🤖 AI Summary
This work addresses the computational intensity and low energy efficiency of existing deepfake video detection methods, which hinder large-scale deployment. The authors propose a hybrid digital–optical architecture comprising a lightweight digital frontend for key feature extraction and an optical backend that leverages a programmable spatial light modulator to enable spatially multiplexed, parallel inference. A single optical propagation simultaneously processes over 15 video streams. This approach pioneers the integration of spatially multiplexed optical computing into deepfake detection, achieving 97.79% accuracy on Celeb-DF (with 99.86% sensitivity and 95.72% specificity). It substantially enhances throughput and energy efficiency while demonstrating robustness against compression, noise, misalignment, and black-box adversarial attacks, thereby overcoming the longstanding trade-off between efficiency and robustness inherent in purely digital systems.
📝 Abstract
The rapid proliferation of AI-generated visual media has created an urgent need for efficient, trustworthy deepfake detection systems.

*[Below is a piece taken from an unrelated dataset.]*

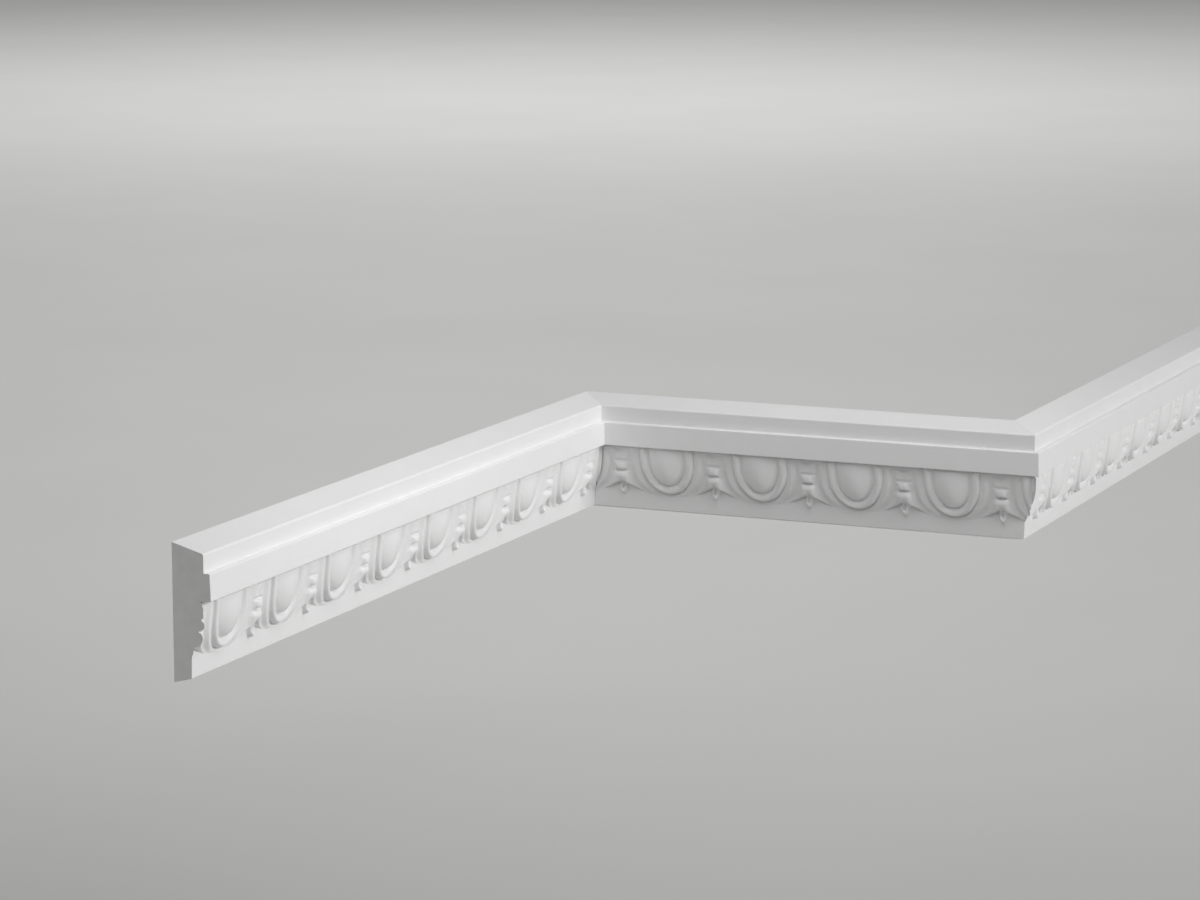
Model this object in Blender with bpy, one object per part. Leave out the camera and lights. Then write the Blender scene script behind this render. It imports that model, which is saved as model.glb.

However, existing deep learning-based detection methods rely on computationally intensive and energy-demanding inference algorithms, limiting their scalability. Here, we present a hybrid digital-analog deepfake video detection framework that combines a lightweight digital front-end with a spatially multiplexed optical decoding back-end for massively parallel analog inference through a programmable spatial light modulator. By simultaneously processing 15 or more video streams within a single optical propagation pass, the system enables high-throughput and accurate video-level authenticity prediction at reduced computational cost compared with purely digital methods. We validated this hybrid deepfake video processor using different datasets spanning classical face-swapping, real-world deepfake recordings, and fully AI-generated videos. Using a spatially multiplexed experimental set-up operating in the visible spectrum, we achieved average deepfake detection accuracy, sensitivity and specificity of 97.79%, 99.86% and 95.72%, respectively, on the Celeb-DF video dataset with 15 videos tested in parallel in a single optical pass per inference. The multiplexed optical decoder also demonstrates resilience against various types of video degradation, noise, compression, experimental misalignments and black-box adversarial attacks. Our results show that integrating optical computation into AI inference enables simultaneous gains in throughput, energy efficiency, and adversarial robustness - three properties that are difficult to achieve together in purely digital systems.